Favored baits include gizzard shad, herring and white perch. He’ll use cut and live baits because plenty of big flatheads are available and flatheads prefer live, whole baits; blues basically eat it all.
Davis said that if the Diversion Canal has some water flow during August it’s another great option.
“The Diversion Canal typically produces exceptional catfishing during August,” he said. “Drift- or anchor-fishing is productive, with drift-fishing popular during the day, using a vertical down rig. At night, fishermen prefer to anchor and fish multiple rigs downstream from the boat.”
North Carolina’s last three state-record blue catfish were all caught in a six-month period between December 2015 and June 2016; the current record is a 117½-pound fish caught in June 2016. The previous two record fish were caught by guide Zakk Royce from Murfreesboro, N.C.
Royce fishes year-round, and while his biggest cats are typically taken in cold weather, he said summer action on Lake Gaston is wide open for quantity as well as quality fish.
“I fish a bit different during the summer,” he said. “The water and air temperature is warm, and the metabolism of catfish is high, (so) I find catfish quite aggressive on the bite. Catfish are caught in big numbers, but we hook into trophy cats as well, with fish in the 30-pound class and much larger realistic.”
Royce (919-724-2474) said the water temperature at Lake Gaston will get into the 80s, and the catfish get more aggressive.
“An aggressive bite enables me to drift faster, so I cover more water and usually hook more fish,” Royce said. “I want to drift at least 0.6 to 0.8 miles per hour, but I will often go 1.0 miles per hour. Most of the catfish are blues, but we do catch some really nice channel catfish and an occasional flathead.”
Royce said he uses the standard drift rig and the depths fished vary depending on forage location.
“I’ll drift main-lake flats in 20 to 25 feet of water, and because of the thermocline, I can eliminate most of the deeper water, so it works to my advantage,” he said.
Royce prefers perch, bream and shad for summer baits. He’ll rig baits of all sizes, and he’s caught huge fish on small cut baits as well as large live baits.
“Bait-size preference varies daily, so I start out with big, medium and small baits looking for the daily pattern,” Royce said.
The catfish bite at Lake Wateree is consistently good through the summer, and guide Justin Whiteside said anchor setups provide him the best opportunity to hook big catfish.
“Drifting can be good, and I drift other times of the year, but during August I prefer to anchor on high-confidence targets,” Whiteside said. “I fish humps, points, ledges, rock piles and channel junctions.

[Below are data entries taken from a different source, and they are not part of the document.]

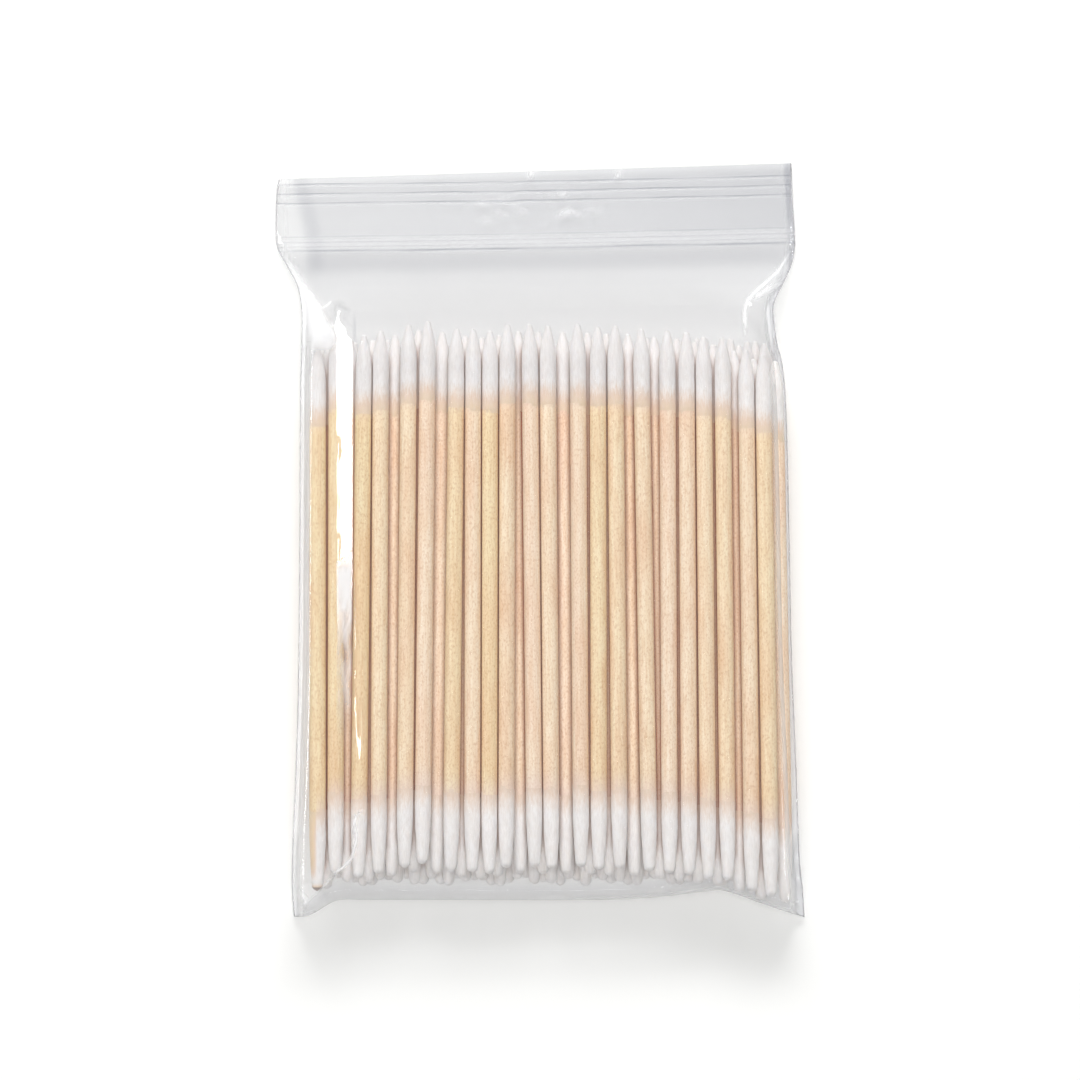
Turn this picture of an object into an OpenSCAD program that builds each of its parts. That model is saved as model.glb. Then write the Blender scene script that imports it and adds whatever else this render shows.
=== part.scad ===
// Clear press-to-close film bag packed with slim double-ended cotton swabs, lying on its back.
// X runs across the bag, Y towards its mouth and Z up through the pack.
// The origin is the middle of the bag's outline, on the surface that it lies on.

/* [Swabs] */
// Diameter of a wooden stick
stick_d = 2.2; // [1.8:0.1:3]
// Length of a swab over both buds
swab_l = 73; // [60:0.5:90]
// Length of the cotton at each end
bud_l = 11; // [8:0.5:14]
// Depth of the step in the wood where the cotton starts
bud_step = 0.08; // [0.04:0.01:0.15]
// Length of the point of the sharp bud
point_l = 5.5; // [3:0.5:7]
// Diameter of the sharp bud's tip
point_d = 0.5; // [0.3:0.05:0.8]
// Length over which the blunt bud grows slender
blunt_l = 8; // [5:0.5:10]
// Diameter of the blunt bud just before its round end
blunt_d = 1.35; // [0.8:0.05:1.5]
// Length of bare cotton beyond each end of the wood
tip_cotton = 1; // [0.5:0.1:1.5]
// Diameter of the wood where it ends inside a bud
wood_tip_d = 0.3; // [0.2:0.05:0.45]

/* [Packing] */
// Least free space between neighbouring sticks
swab_gap = 0.05; // [0.03:0.01:0.1]
// Inset of the hidden rows from the sides of the seen rows
rear_inset = 0.3; // [0.1:0.05:0.5]
// How far the hidden rows lie towards the bag's bottom
rear_slide = 2.6; // [2:0.1:3]
// How far a hidden swab lies out of line with its row
rear_stagger = 0.5; // [0:0.1:0.7]
// How far the second row lies below the front row
second_slide = 0.9; // [0.5:0.1:1.1]

/* [Bag] */
// Thickness of one film wall
film_t = 0.1; // [0.06:0.01:0.16]
// Free space between the film and the swabs above and below them
film_gap = 0.12; // [0.08:0.01:0.3]
// Free space between the film and the swabs at each side
side_gap = 0.6; // [0.5:0.05:1]
// Width of the welded bead down each side
seam_w = 0.4; // [0.2:0.1:0.8]
// Free space between the two films of the flat band
band_play = 0.12; // [0.08:0.01:0.2]
// Free length from the highest swab to the closure
head_room = 10.6; // [9:0.1:16]
// Free length from the highest swab's blunt end to the bottom fold
foot_room = 5; // [4.9:0.1:8]
// How far the flat band is wider than the packed body, at each side
band_spread = 1.2; // [0.5:0.1:2]
// How far the shoulders are pulled in between band and body
waist_pull = 2.2; // [1:0.1:2.6]
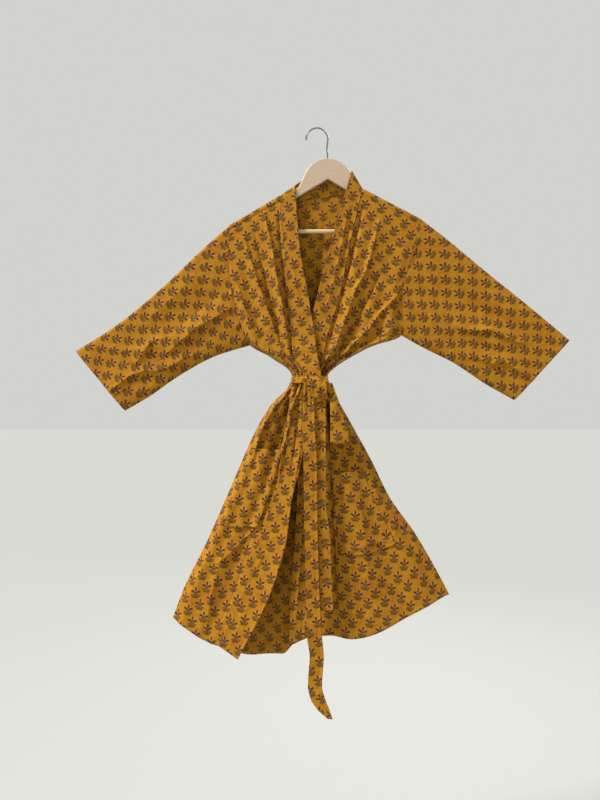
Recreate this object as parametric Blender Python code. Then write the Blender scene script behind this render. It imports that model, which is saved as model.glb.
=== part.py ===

The key to these is depth, because the lake has a thermocline, so most of my fishing will be less than 25 feet deep, often considerably less.”
Whiteside said the entire lake can be very productive, but his favorite area ranges from the Lake Wateree State Park down to Colonels Creek.
“I use the Carolina rig for bottom-fishing and I’ll usually anchor in a mid-depth so I can fan-cast all around the boat, covering as many depths as possible,” he said. “Despite the hot weather, we’ll often hook some big catfish in shallow water, especially early during low light. But even during the mid-day, we’ll occasionally hook a big blue catfish in water less than 10 feet deep. Until I get on a solid pattern for the day, I’ll cast rigs into multiple depths.”
Whiteside will give a spot 30 mintues to produce, maybe more if he’s had success there recently. If he catches a quality fish or two, he’ll add more time.
“It may take a while for big catfish to make their move, so give them a reasonable amount of time to find the bait,” he said. “We’ll often have multiple hookups on a good place so my patience is limited if we’re not getting bites.”
Whiteside uses a wide variety of baits, including gizzard and threadfin shad, bream and perch.
“We’ll usually catch a good assortment of sizes of fish, but it’s not unusual to hook some huge blue catfish during this time of the year,” he said.